あんなにモテた人を、私は知らない
みるみると犬です。
ゲームでもリアルでも半端なくモテる人っています。
高校時代の友人で、ものすごくモテた子がいました。
そのモテ方は半端なく、同級生のみならず、先輩、後輩、はたまた先生からも(!)告白されるほど。
噂は他校にも広がり、帰り道に待ち伏せされて告白されるなんてザラ。
後にも先にもあんなにモテた子をワタクシは知りません。
そんなモテ女の 引き立て役のワタクシがYちゃんの家へ初めて家に遊びに行く事になった話。
Yちゃんの庭には放し飼いにされた老犬がいたのですが、玄関の門を開けると走ってくるやいなや、ワタクシの尻にズボっと顔をうずめてクンカクンカと匂いを嗅いできたのです。
ぎゃあああああ!
絶叫したワタクシを横目にYちゃんは
「あっ!ロンがケツを嗅いだ!みるみるちゃんのこと歓迎してるよ!」
と言ったのです。
っえ・・・・
何度も言いますが、彼女はアイドルも顔負けするほど可愛い女の子。そんなアイドルの口から「ケツ」という言葉が出るなんてビックリした。
ワタクシでさえお尻って言うのに・・・。
ロンにケツを嗅がれながら何とか居間に着くと、タバコを吸いながらくつろぐYちゃんのお母さんがいました。
Yちゃんのイメージとかけ離れたお母様にビックリしたのですがYちゃんが
「お母さん!ロンがみるみるちゃんのケツの匂い嗅いだんだよ!」
と目をキラキラ輝かせて言うと
「あら、みるちゃんはロンから認められたのね。ぷはあ」
と、口から煙を吐きながらケツを嗅がれた事を喜んでくれました。
Yちゃんの部屋でお喋りしていたら、今度はYちゃんのお姉ちゃんが入ってきました。
Yちゃんのお姉ちゃんはちょっとキャバ入ってて、これまたYちゃんのイメージとかけ離れていたわけですが、お姉さまはニコニコしながら
「ロンがアンタのケツを嗅いだんだって?おめでとう」
と、お姉さまもワタクシがケツを嗅がれたことを喜んでくださいました。
あとから知ったのですがYちゃんが異様にモテるため、変な人が近づいてくるのを防ぐ対策だったようです。ロンが認めた相手と交流すれば安心みたいな感覚でしょう。

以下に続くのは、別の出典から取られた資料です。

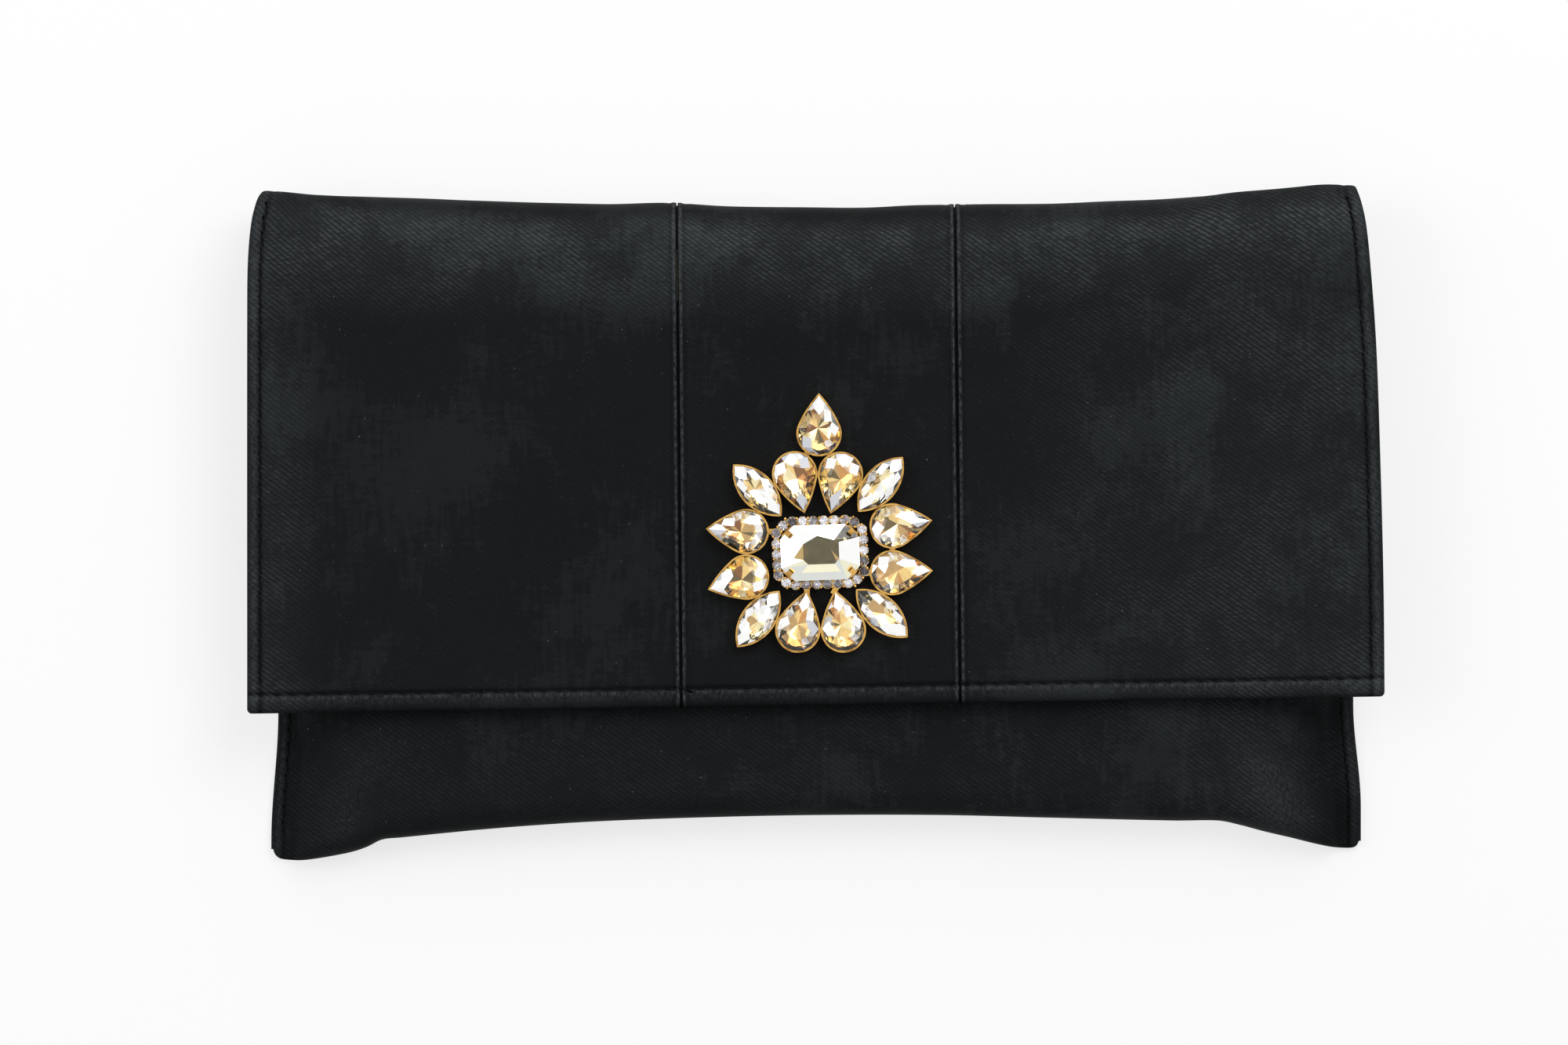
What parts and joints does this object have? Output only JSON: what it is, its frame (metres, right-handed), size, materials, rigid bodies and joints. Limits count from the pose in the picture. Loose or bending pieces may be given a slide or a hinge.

ほとんどの友達はロンの審査に合格したらしいのですが、ただ一人。Yちゃんの彼氏だけ嗅がなかったらしく⋯⋯
「ロンが彼氏のケツだけ嗅いでくれなくてさ⋯⋯」
落ち込むYちゃんに私もなんて声をかけてよいか分からず
「そっ⋯⋯か。早く彼氏のケツ、嗅いでくれるといいね」
と、内容を知らない人が聞けばどういう会話だと思われる話をよくしていました。
後日、Yちゃんの彼氏が浮気していたと聞いたときは、ああ、ロンは分かっていたから彼氏のケツを匂わなかったんかな、と思いましたが、今となっては確認する術はありません。ロンはもう空の上にいるから。
高校時代のワタクシはロンに認めてもらえたけれど、いまロンに会ったらケツを嗅がれる自信はありません。むしろ噛まれるでしょう。
ゲームでもリアルでも相手がどんな人か知りたい、そんな時は犬にケツを嗅いでとお願いしましょう。以上、ファラザードの現場から恋愛相手を見極めるコツをお伝えしました。